A previously unidentified susceptibly SNP for HCC was identified by stratifying our cohort by PNPLA3 genotype. The analysis involving only the group of individuals with the PNPLA3 GG genotype identified that the SNP rs864745 located in JAZF1 increases susceptibility to HCC among patients with T2DM and homozygous for the PNPLA3 G allele. The frequency of the JAZF1 rs864745 G allele was significantly higher among DM-HCC individuals than among DM-non HCC or DM-Control individuals, and this association was independent of age, sex, BMI, and even the presence of cirrhosis.

The SNP rs864745 resides within intron 1 of JAZF1, which encodes a transcriptional repressor [33]. JAZF1 is expressed in the pancreas, and expression of JAZF1 is downregulated in patients with T2DM [34]. Notably, JAZF1 rs864745 variants influence traits of insulin secretion [33, 35]. According to these reports, JAZF1 rs864745 is associated with susceptibility to T2DM because it is associated with a lower acute insulin response, and insulin is considered to be a background factor that influences the onset and progression of cancer [36, 37].

Here we found that the JAZF1 rs864745 G allele is a risk factor for development of HCC. The studies that identified the association of this SNP with T2DM also show that the A allele is associated with T2DM. Although our hypothesis was that risk alleles for HCC would be the same as those for T2DM, our results showed that the JAZF1 A allele, which confers susceptibility to T2DM, reduced the risk of HCC development in patients with the PNPLA3 GG genotype who had T2DM. The SNP rs864745 in JAZF1 also influences susceptibility to colorectal cancer [6]. Interestingly, the A allele of rs864745, which is associated with increased risk for T2DM, is also associated with a decreased risk of colorectal cancer; this pattern is similar to the pattern of association between JAZF1 and HCC found in this study. JAZF1 also reportedly influences susceptibility to prostate cancer [38].

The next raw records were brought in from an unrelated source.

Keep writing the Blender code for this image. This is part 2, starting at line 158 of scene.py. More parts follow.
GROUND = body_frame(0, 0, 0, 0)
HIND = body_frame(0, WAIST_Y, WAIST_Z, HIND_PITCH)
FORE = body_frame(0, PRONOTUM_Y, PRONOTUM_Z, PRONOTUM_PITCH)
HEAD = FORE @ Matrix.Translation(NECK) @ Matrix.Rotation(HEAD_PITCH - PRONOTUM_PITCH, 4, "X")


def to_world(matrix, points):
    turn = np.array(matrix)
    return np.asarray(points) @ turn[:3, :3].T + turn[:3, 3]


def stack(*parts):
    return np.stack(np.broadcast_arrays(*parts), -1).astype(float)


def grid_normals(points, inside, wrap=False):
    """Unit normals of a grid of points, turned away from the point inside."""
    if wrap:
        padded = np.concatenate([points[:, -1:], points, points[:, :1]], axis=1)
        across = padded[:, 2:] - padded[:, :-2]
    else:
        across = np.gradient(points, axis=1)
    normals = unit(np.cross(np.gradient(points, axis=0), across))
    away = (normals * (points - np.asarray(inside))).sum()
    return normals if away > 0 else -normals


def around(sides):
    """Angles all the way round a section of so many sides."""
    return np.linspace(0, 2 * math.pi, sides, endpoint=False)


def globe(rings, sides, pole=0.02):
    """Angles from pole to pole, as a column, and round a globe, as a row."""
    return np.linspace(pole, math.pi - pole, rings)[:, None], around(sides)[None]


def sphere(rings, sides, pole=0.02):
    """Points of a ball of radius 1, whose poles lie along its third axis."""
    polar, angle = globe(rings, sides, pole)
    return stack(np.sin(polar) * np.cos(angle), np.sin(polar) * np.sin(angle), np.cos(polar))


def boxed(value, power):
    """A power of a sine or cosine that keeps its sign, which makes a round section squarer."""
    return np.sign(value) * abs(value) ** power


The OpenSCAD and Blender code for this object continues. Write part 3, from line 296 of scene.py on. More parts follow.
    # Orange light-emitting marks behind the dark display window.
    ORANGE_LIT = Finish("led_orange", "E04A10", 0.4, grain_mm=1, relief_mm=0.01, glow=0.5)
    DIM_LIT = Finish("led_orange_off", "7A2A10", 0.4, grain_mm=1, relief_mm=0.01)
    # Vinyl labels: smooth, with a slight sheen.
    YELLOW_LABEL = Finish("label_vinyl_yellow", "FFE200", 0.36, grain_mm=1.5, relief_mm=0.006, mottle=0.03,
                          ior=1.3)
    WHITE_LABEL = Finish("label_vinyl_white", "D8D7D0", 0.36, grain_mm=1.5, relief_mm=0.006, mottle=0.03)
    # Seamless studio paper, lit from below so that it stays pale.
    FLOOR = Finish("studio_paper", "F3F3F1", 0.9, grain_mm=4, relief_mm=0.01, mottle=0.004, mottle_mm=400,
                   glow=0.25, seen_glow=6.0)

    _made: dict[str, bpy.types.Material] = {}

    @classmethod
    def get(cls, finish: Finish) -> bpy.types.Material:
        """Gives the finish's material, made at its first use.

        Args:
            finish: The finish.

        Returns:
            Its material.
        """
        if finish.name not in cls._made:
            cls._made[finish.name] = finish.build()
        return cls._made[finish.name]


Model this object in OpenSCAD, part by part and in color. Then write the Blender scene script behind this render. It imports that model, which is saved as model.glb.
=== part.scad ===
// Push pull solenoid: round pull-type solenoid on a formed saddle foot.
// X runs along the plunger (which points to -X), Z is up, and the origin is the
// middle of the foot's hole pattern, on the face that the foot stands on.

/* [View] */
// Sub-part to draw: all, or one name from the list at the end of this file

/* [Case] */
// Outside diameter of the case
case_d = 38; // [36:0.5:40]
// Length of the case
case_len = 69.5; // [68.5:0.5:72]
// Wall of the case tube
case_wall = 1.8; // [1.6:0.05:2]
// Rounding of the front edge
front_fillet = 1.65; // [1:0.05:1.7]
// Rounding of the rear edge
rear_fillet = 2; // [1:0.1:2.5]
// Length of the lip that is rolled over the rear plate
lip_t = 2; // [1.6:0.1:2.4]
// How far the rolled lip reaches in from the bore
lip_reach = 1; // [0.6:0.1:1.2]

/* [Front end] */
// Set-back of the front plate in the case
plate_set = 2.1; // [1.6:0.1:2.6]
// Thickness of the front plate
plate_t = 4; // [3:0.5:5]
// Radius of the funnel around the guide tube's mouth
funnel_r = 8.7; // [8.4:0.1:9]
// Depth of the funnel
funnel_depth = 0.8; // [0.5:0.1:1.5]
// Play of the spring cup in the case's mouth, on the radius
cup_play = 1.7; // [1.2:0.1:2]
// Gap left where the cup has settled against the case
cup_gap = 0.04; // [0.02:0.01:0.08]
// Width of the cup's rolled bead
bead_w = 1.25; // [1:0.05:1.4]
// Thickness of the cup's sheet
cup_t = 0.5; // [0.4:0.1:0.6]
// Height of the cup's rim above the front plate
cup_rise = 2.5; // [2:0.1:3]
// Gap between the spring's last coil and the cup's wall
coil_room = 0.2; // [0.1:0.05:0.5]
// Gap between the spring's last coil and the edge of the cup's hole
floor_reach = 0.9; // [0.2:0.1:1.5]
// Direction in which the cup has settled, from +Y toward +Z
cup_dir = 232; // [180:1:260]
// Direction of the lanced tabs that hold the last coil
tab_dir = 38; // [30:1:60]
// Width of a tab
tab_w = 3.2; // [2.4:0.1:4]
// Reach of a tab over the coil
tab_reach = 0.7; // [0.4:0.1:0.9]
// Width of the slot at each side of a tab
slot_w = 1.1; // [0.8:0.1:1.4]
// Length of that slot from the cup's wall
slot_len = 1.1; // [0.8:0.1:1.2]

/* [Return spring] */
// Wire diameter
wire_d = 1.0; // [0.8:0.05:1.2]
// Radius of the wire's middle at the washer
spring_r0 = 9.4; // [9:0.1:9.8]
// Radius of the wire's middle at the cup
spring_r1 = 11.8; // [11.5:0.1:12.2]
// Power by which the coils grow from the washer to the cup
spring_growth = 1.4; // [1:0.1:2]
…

Several additional T2DM susceptibility loci showed a trend towards significant association with HCC. Associations between variants located in A2BP1 (rs3785233) or SRR (rs4523957 and rs391300) and HCC were convincing when DM-HCC patients were compared with DM-Control patients instead of DM-non-HCC patients. A large-scale clinical study is required to confirm or refute these associations because they may be potential candidates of low-penetrance genes for susceptibility to HCC in Japanese patients with T2DM.

The current study provides the proof-of-concept for our approach to searching for susceptible genes influencing HCC development; specifically, the list of known candidate genes involved in the pathogenesis of comorbid T2DM is probably highly enriched with HCC in T2DM susceptibility genes. A similar approach could be useful for analyses of other diseases; especially when the incidence of certain cancers is higher in patients of which comorbidity is predisposed to genetic influence.

In conclusion, the PNPLA3 rs738409 was determined to be associated with HCC development in a cohort of Japanese patients with T2DM. Additionally, the JAZF1 rs864745 was firstly identified as a risk factor for HCC among T2DM patients with the GG genotype at PNPLA3 rs738409. We believe that inclusion of these SNPs into multi-factorial risk assessments may help physicians to identify T2DM patients who have a high risk of developing HCC among the expanding population of T2DM patents.